Nicole Muñoz of Albacora, a small-scale, sustainable fishing operation in Bogota that moves around 400 kilograms of fish from the Colombian coast to the capital every week, also says gasoline is key to her entire business model.

“We use fuel for fishing boats, to move the produce from shore to airports, then in planes, our whole logistics depend on it,” Muñoz told CNN.

While fish prices have not increased as much as other food sectors in Colombia, like beef and poultry products, Muñoz believes prices will start growing as the impact of pricier fuel is felt.

Starved for fuel and broiling in the heat, Cuba faces deepening energy crisis

In April, the World Bank reviewed its growth prediction for Latin America and the Caribbean to 2.3% this year, shredding 0.4 percentage points due to the impact of the war in Ukraine and the global rise in world’s prices. At the same time, the Bank estimated Latin American countries have lost the equivalent of 1.7% of their GDP due to climate related disaster over the last twenty years, and expects Latin America’s agriculture to be on the line of fire as the planet grows warmer.

As daily life grows more expensive, could the popular anger seen in Panama, Ecuador and Argentina spread to Colombia and other countries in the region?

“It’s really not a question of if, but of when,” says Guzman of Colombia’s Risk Analysis.

He argues that regional governments won’t be able to spend enough to mitigate the rising cost of living and pacify their populations. “As pockets tightens, people will be losing their patience, not because of anything the governments do, but because these countries don’t have the capacity to increase social spending.”

Ecuador’s President Guillermo Lasso, for example, has been forced by protests to cap the price of gasoline at $2.40 per gallon — a decision that will cost the country an additional three billion dollars by the end of the year, according to finance minister Simon Cueva.

In Argentina, where the country’s finance minister has been forced to step down over extreme inflation, one Buenos Aires food delivery worker told CNN the year had so far proven more rancorous than the early years of the pandemic.

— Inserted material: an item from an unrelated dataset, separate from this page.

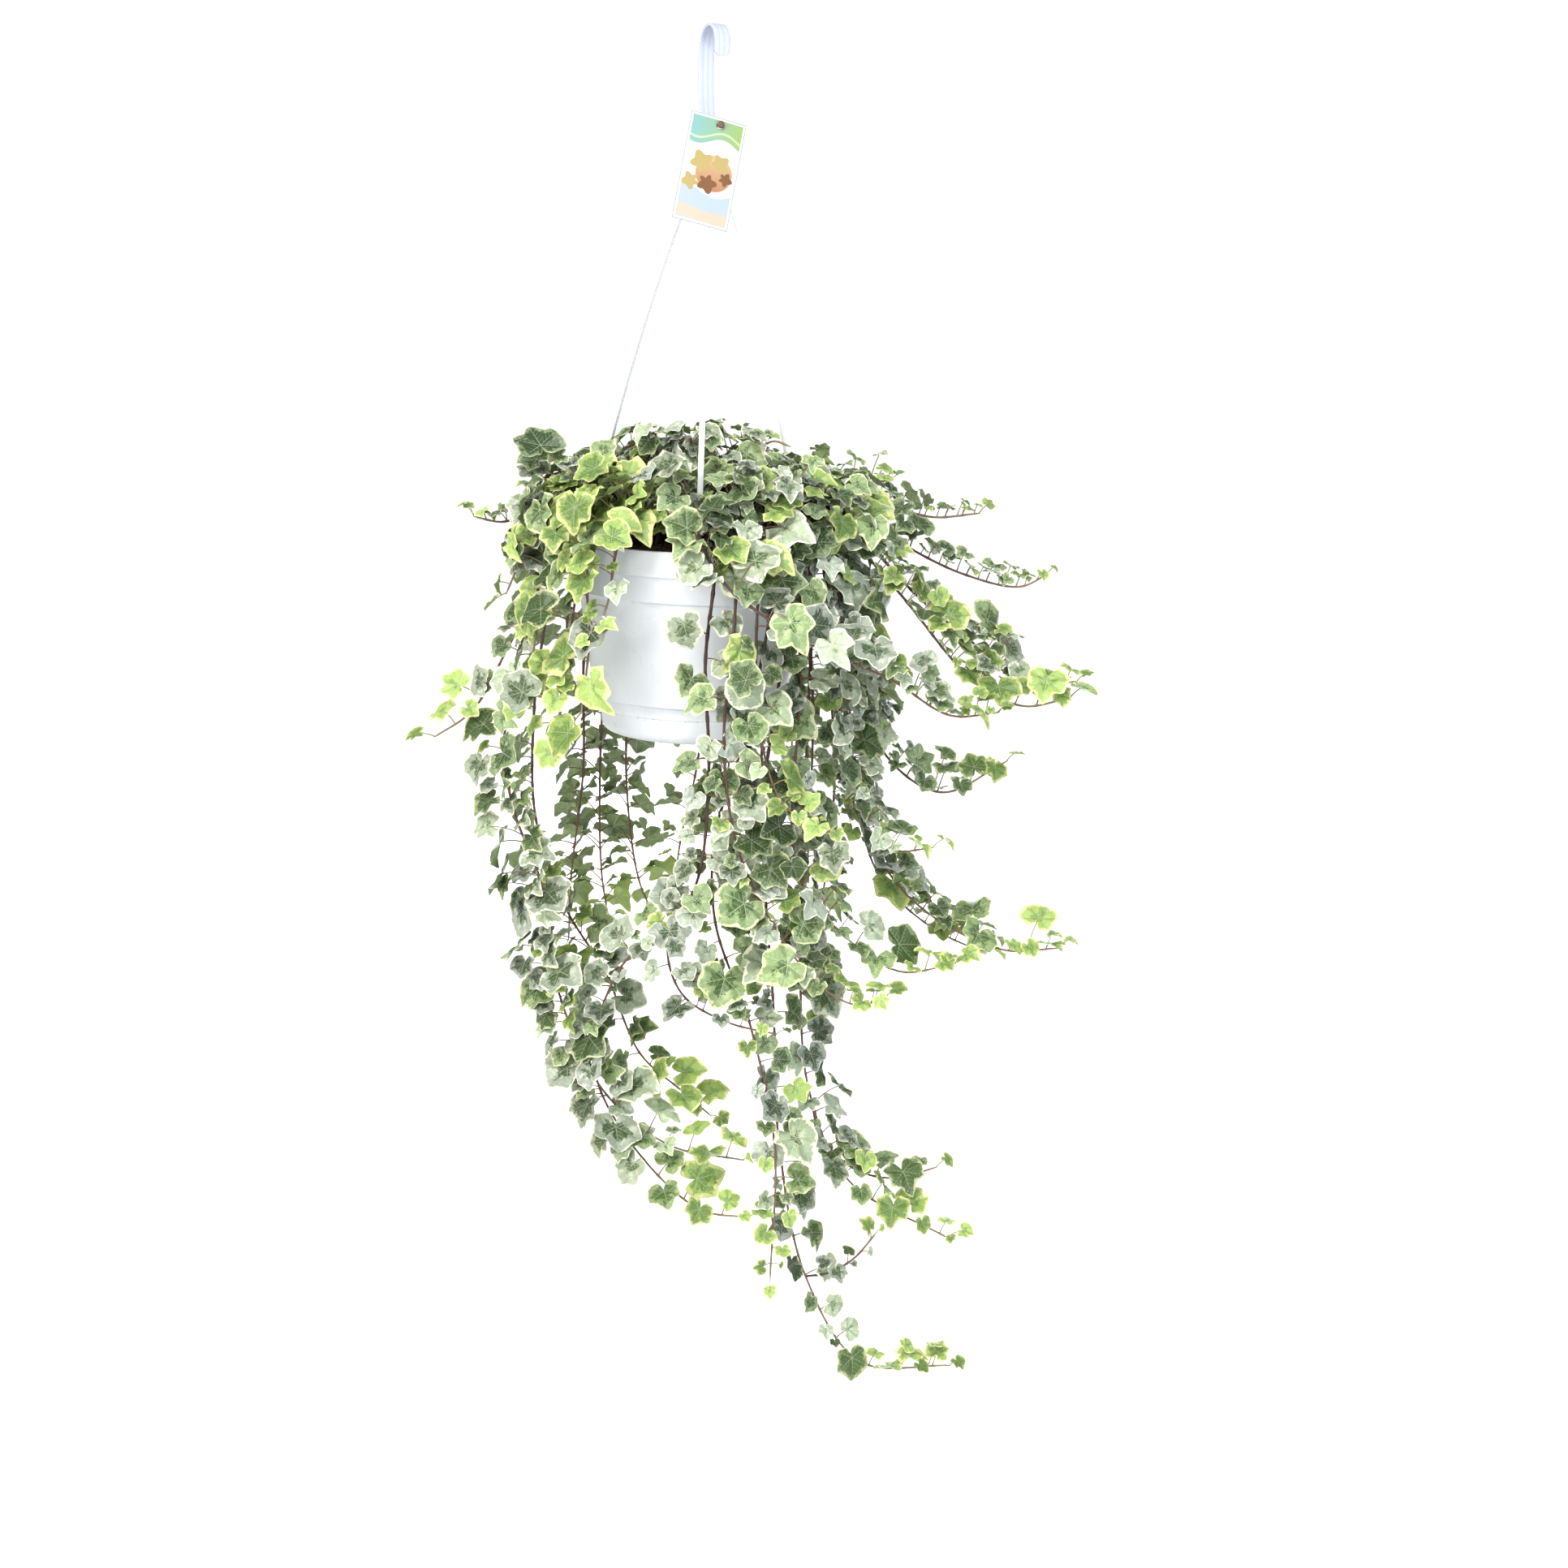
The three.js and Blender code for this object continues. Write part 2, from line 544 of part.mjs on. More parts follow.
// A three-sided tapering stem
function stemSolid({ curve, outward, radii, stations }) {
  const positions = [];
  const triangles = [];
  let across = outward.clone();
  stations.forEach((u, ring) => {
    const centre = curve.getPointAt(u);
    const tangent = curve.getTangentAt(u);
    across = across.clone().addScaledVector(tangent, -across.dot(tangent)).normalize();
    const beside = tangent.clone().cross(across);
    const radius = THREE.MathUtils.lerp(radii[0], radii[1], u);
    for (let corner = 0; corner < stemSides; corner += 1) {
      const angle = ((2 * Math.PI) / stemSides) * corner;
      const point = centre.clone().addScaledVector(across, radius * Math.cos(angle));
      point.addScaledVector(beside, radius * Math.sin(angle));
      positions.push(point.x, point.y, point.z);
      if (ring > 0) {
        const low = (ring - 1) * stemSides + corner;
        const beyond = (ring - 1) * stemSides + ((corner + 1) % stemSides);
        triangles.push(low, beyond, beyond + stemSides, low, beyond + stemSides, low + stemSides);
      }
    }
  });
  const end = (stations.length - 1) * stemSides;
  triangles.push(2, 1, 0, end, end + 1, end + 2);
  return solidFrom(positions, triangles);
}

// The middle of the stem's solid at a share of its length, on the straight between two rings
function stemMiddle({ curve, stations }, u) {
  const next = Math.max(1, stations.findIndex((station) => station >= u));
  const [low, high] = [stations[next - 1], stations[next]];
  const share = (u - low) / (high - low);
  return curve.getPointAt(low).lerp(curve.getPointAt(high), share);
}

// A leaf's place: where its stalk leaves the stem, where its blade starts and the blade's axes
function leafPlace(stem, along, station, turnSide) {
  const { curve, index, leaf } = stem;
  const { size: sizes, stalk: stalks, tilt, midrib: ribs } = habit;
  const length = curve.getLength();
  const atTip = turnSide === 0;
  const point = curve.getPointAt(along / length);
  const tangent = curve.getTangentAt(along / length);
  const up = new THREE.Vector3(0, 0, 1);
  const radial = new THREE.Vector3(point.x, point.y, 0).normalize();
  const crown = THREE.MathUtils.clamp((point.z - rimZ - crownBand.from) / crownBand.height, 0, 1);
  const level = Math.hypot(tangent.x, tangent.y) ** 2;
  const lift = THREE.MathUtils.lerp(...habit.lift, Math.max(crown, level * habit.levelLift));
  const facing = radial.clone().multiplyScalar(THREE.MathUtils.lerp(...habit.outward, crown));
  facing.addScaledVector(up, lift).normalize();
  const beside = tangent.clone().cross(facing).normalize();
  const side = beside.clone().multiplyScalar(atTip ? stalks.tipSide : turnSide);
  const taper = Math.min(1, sizes.atTip + (length - along) / sizes.taperLength);
  const size = leaf * (sizes.least + sizes.spread * draw(index, station, channels.size)) * taper;
  const stalk = tangent.clone().multiplyScalar(atTip ? 1 : stalks.along);
  stalk.addScaledVector(side, stalks.side).addScaledVector(facing, stalks.face).normalize();
  const reach = size * (stalks.least + stalks.spread * draw(index, station, channels.stalk));
  const base = point.clone().addScaledVector(stalk, reach);
  const across = tilt.across * (draw(index, station, channels.across) - 0.5);
  const forward = tilt.along * (draw(index, station, channels.along) - 0.5);
  const normal = facing.clone().addScaledVector(beside, across).addScaledVector(tangent, forward).normalize();
  const midrib = side.clone().multiplyScalar(ribs.side).addScaledVector(stalk, ribs.stalk);
  midrib.addScaledVector(up, -ribs.fall * (1 - crown)).addScaledVector(radial, ribs.outward * crown);
  midrib.addScaledVector(normal, -midrib.dot(normal)).normalize();
  midrib.applyAxisAngle(normal, tilt.turn * (draw(index, station, channels.turn) - 0.5));
  const root = stemMiddle(stem, along / length);
  stalk.copy(base).sub(root).normalize();
  return { root, base, stalk, normal, midrib, left: normal.clone().cross(midrib), size };
}

// A leaf: a thin lobed blade on a three-sided stalk that is sunk in the stem. A guard grows it all
// round by a margin, and may start its stalk a little way off the stem
function leafSolid(place, grow = 0, skip = 0) {
  const { root, base, stalk, normal, midrib, left } = place;
  const size = place.size + grow * 2;
  const kind = place.size > largeLeaf ? 'large' : place.size > mediumLeaf ? 'medium' : 'small';
  const half = outlines[kind];
  const mirrored = half.slice(0, -1).reverse();
  const outline = [
    ...half.map(([angle, reach, height]) => [-angle, reach, height]),
    ...mirrored,
  ];
  const count = outline.length;
  const rise = bladeThickness / 2 + grow;
  const width = petioleHalfWidth + grow;
  const positions = [];
  const put = (origin, forward, sideways, above) => {
    const spot = origin.clone().addScaledVector(midrib, forward);
    spot.addScaledVector(left, sideways).addScaledVector(normal, above);
    positions.push(spot.x, spot.y, spot.z);
  };
  for (const layer of [rise, -rise]) {
    outline.forEach(([angle, reach, height]) => {
      const turn = THREE.MathUtils.degToRad(angle);
      const forward = size * reach * Math.cos(turn);
      put(base, forward, size * reach * Math.sin(turn), size * height + layer);
    });
  }
  const [rightBase, leftBase, underBase] = [2 * count, 2 * count + 1, 2 * count + 2];
  put(base, 0, -width, rise);
  put(base, 0, width, rise);
  put(base, rise, 0, -rise);
  const foot = root.clone().addScaledVector(stalk, skip);
  put(foot, 0, -width * stalkTaper, rise * stalkTaper);
  put(foot, 0, width * stalkTaper, rise * stalkTaper);
  put(foot, rise * stalkTaper, 0, -rise * stalkTaper);
  const [rightFoot, leftFoot, underFoot] = [2 * count + 3, 2 * count + 4, 2 * count + 5];
  const tip = (count - 1) / 2;
  const triangles = [rightBase, tip, leftBase];
  for (let i = 0; i < count - 1; i += 1) {
    const anchor = i < tip ? rightBase : leftBase;
    triangles.push(anchor, i, i + 1);
    triangles.push(underBase, count + i + 1, count + i);
    triangles.push(count + i, count + i + 1, i + 1, count + i, i + 1, i);
  }
  triangles.push(underBase, count, 0, underBase, 0, rightBase);
  triangles.push(2 * count - 1, underBase, leftBase, 2 * count - 1, leftBase, count - 1);
  triangles.push(rightBase, leftBase, leftFoot, rightBase, leftFoot, rightFoot);
  triangles.push(leftBase, underBase, underFoot, leftBase, underFoot, leftFoot);
  triangles.push(underBase, rightBase, rightFoot, underBase, rightFoot, underFoot);
  triangles.push(rightFoot, leftFoot, underFoot);
  return solidFrom(positions, triangles);
}

// Everything placed so far, which a new leaf stays clear of
const placed = [];

function remember(solid, owner = null) {
  const { min, max } = solid.boundingBox();
  placed.push({ solid, min, max, owner });
}

function isClear(place, owner) {
  const whole = leafSolid(place, leafMargin);
  const offStem = leafSolid(place, leafMargin, stemClearance);
  const { min, max } = whole.boundingBox();
  return placed.every((other) => {
    const apart = [0, 1, 2].some((k) => min[k] > other.max[k] || max[k] < other.min[k]);
    const guard = other.owner === owner ? offStem : whole;
    return apart || guard.intersect(other.solid).isEmpty();
  });
}

// Leaves of one stem, on alternating sides, closer in the crown, and each one clear of the rest
function growLeaves(stem) {
  const { curve, index, straight } = stem;
  const length = curve.getLength();
  const leaves = [];
  const tryLeaf = (along, station, side) => {
    const place = leafPlace(stem, along, station, side);
    const clear = isClear(place, stem);
    if (clear) {
      const solid = leafSolid(place);
      remember(solid);
      leaves.push(solid);
    }
    return clear;
  };
  tryLeaf(length - tipLeafInset, 0, 0);
  let last = -hangingLeafSpacing;
  let along = straight + firstLeaf;
  for (let station = 1; along < length - lastLeaf; station += 1) {
    const side = station % 2 === 0 ? 1 : -1;
    const inCrown = curve.getPointAt(along / length).z > rimZ;
    const spacing = inCrown ? crownLeafSpacing : hangingLeafSpacing;
    if (along - last >= spacing && tryLeaf(along, station, side)) {
      last = along;
    }
    const [least, spread] = leafSpacingSpread;
    along += leafSpacing * (least + spread * draw(index, station, channels.spacing));
  }
  return leaves;
}

// The whole object

const object = new THREE.Group();

function addPart(name, solid, material) {
  const mesh = new THREE.Mesh(geometryOf(solid), material);
  mesh.name = name;
  object.add(mesh);
}

const fixed = {
  hook: [makeHook(), plastic],
  arm_front: [makeArm(armAzimuths.front), plastic],
  arm_right: [makeArm(armAzimuths.right), plastic],
  arm_left: [makeArm(armAzimuths.left), plastic],
  tag: [makeLabel(), card],
  tag_peg: [makePeg(), brownPlastic],
  saucer: [makeSaucer(), plastic],
  pot: [makePot(), plastic],
};
Object.entries(fixed).forEach(([name, [solid, material]]) => {
  addPart(name, solid, material);
  remember(solid);
});
const potMargin = 2;
const potRoom = turned(fromRim([
  [0, saucer.depth + potMargin],
  [rimRadius + potMargin, saucer.depth + potMargin],
  [rimRadius + potMargin, -potMargin],
  [0, -soilMiddleZ - potMargin],
]));

// Stems come first, so that every leaf can be kept clear of all of them
const plants = [];
const straight = rootDepth + footHeights[1];
Object.entries(vines).forEach(([name, vine], index) => {
  const curve = vineCurve(vine, index);
  const radii = [stemRadius.root, stemRadius.tip];
  const outward = direction(vine.root[0]);
  const branches = vine.branches ?? [];
  const forks = branches.map((route) => atRim(route[0]));
  const stems = [stemOf({ curve, index, leaf: vine.leaf, radii, straight, outward, forks })];
  branches.forEach((route, number) => {
    stems.push(stemOf({
      curve: curveThrough(route.map(atRim)),
      index: index + 100 * (number + 1),
      leaf: vine.leaf * branchLeafShare,
      radii: [stemRadius.branch, stemRadius.tip],
      straight: 0,
      outward,
    }));
  });
  plants.push({ name, stems, tone: vine.tone });
});
for (let i = 0; i < shoots.count; i += 1) {
  const curve = shootCurve(i);
  const start = curve.getPointAt(0);
  const outward = new THREE.Vector3(start.x, start.y, 0).normalize();
  const radii = [stemRadius.root, stemRadius.tip];
  const index = shoots.firstIndex + i;
  const stem = stemOf({ curve, index, leaf: shoots.leaf, radii, straight, outward });
  const tone = shoots.tones[i % shoots.tones.length];
  plants.push({ name: `shoot_${i + 1}`, stems: [stem], tone });
}

const rootHoles = plants.map(({ stems }) => {
  const { curve, outward } = stems[0];
  const foot = curve.getPointAt(0);
  const radius = stemRadius.root + rootGap / Math.cos(Math.PI / stemSides);
  const hole = new THREE.CylinderGeometry(radius, radius, holeLength, stemSides);
  hole.rotateX(Math.PI / 2);
  hole.rotateZ(Math.atan2(outward.y, outward.x) + Math.PI / 2);
  hole.translate(foot.x, foot.y, foot.z - rootGap + holeLength / 2);
  return solidOf(hole);
});
addPart('soil', makeSoil(rootHoles), peat);

plants.forEach((plant) => {
  plant.solids = plant.stems.map(stemSolid);
  plant.solids.forEach((solid, i) => remember(solid, plant.stems[i]));
});
remember(potRoom);
plants.forEach((plant) => {
  const leaves = plant.stems.flatMap(growLeaves);
  const solid = wasm.Manifold.union([...plant.solids, ...leaves]);
  const material = new THREE.MeshStandardMaterial({ color: tones[plant.tone], roughness: 0.5, metalness: 0 });
  addPart(plant.name, solid, material);
});

export default object;
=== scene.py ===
import sys
import logging
import math
from collections.abc import Callable
from dataclasses import dataclass
from enum import Enum
from functools import partial

import bpy
import numpy as np
from bpy.types import ID, Material, Node, NodeSocket, NodeTree, Object
from mathutils import Matrix, Vector


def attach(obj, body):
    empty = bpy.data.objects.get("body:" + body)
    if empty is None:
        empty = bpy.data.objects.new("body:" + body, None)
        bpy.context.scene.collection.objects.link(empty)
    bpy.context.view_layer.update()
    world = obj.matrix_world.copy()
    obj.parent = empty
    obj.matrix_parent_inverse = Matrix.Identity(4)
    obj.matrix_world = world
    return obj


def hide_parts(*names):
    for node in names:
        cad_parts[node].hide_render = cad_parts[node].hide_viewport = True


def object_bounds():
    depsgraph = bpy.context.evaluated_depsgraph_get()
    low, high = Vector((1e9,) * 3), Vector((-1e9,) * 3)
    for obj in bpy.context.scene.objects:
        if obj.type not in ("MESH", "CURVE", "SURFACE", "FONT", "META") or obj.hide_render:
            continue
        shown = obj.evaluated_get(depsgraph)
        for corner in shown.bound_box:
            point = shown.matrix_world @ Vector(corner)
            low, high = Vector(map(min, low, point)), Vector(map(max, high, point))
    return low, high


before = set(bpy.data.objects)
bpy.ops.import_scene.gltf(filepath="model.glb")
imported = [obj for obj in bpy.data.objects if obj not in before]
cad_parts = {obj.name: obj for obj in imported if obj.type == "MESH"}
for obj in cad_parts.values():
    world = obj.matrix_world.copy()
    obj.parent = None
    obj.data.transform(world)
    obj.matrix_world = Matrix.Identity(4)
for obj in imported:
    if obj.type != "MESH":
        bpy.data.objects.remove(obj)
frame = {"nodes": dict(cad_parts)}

# A hanging pot of variegated english ivy. Sizes are millimetres, turned to metres where a mesh is made.
# The hook hangs from the origin, and RIM is the height of the pot's rim.
Array = np.ndarray
MM = 0.001
BODY = "root"
RIM = -540.0
UP = np.array([0.0, 0.0, 1.0])
CAD_BOX = [list(corner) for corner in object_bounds()]
log = logging.getLogger("ivy")


class Tone(Enum):
    """The leaf colour that a stem mostly has."""

    GREY = "grey"
    GREEN = "green"
    LIME = "lime"


GREY, GREEN, LIME = Tone


# Shared arithmetic

def linear(code: str) -> tuple[float, float, float, float]:
    """Turns an sRGB hex colour into the linear colour that the shaders take.

    Args:
        code: the colour as "#rrggbb".

    Returns:
        Linear red, green and blue, and an alpha of 1.
    """
    shares = [int(code[i:i + 2], 16) / 255 for i in (1, 3, 5)]
    red, green, blue = [c / 12.92 if c <= 0.04045 else ((c + 0.055) / 1.055) ** 2.4 for c in shares]
    return red, green, blue, 1.0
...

“Everybody complains,” Federico Mansilia, a father of two, told CNN. “Those who get social support because they say it’s not enough, and those who don’t get it because they want social support. At least in the pandemic, government and opposition worked together, now polarization and bitterness is growing again.”

The sole hope for a moment of national unity, Mansilia says, is for Argentina to win the Football World Cup in Qatar at the end of the year.

“That will really bring the country together. If we win, everybody will be happy, no inflation or gasoline price to bother us. But right now, things are pretty miserable.”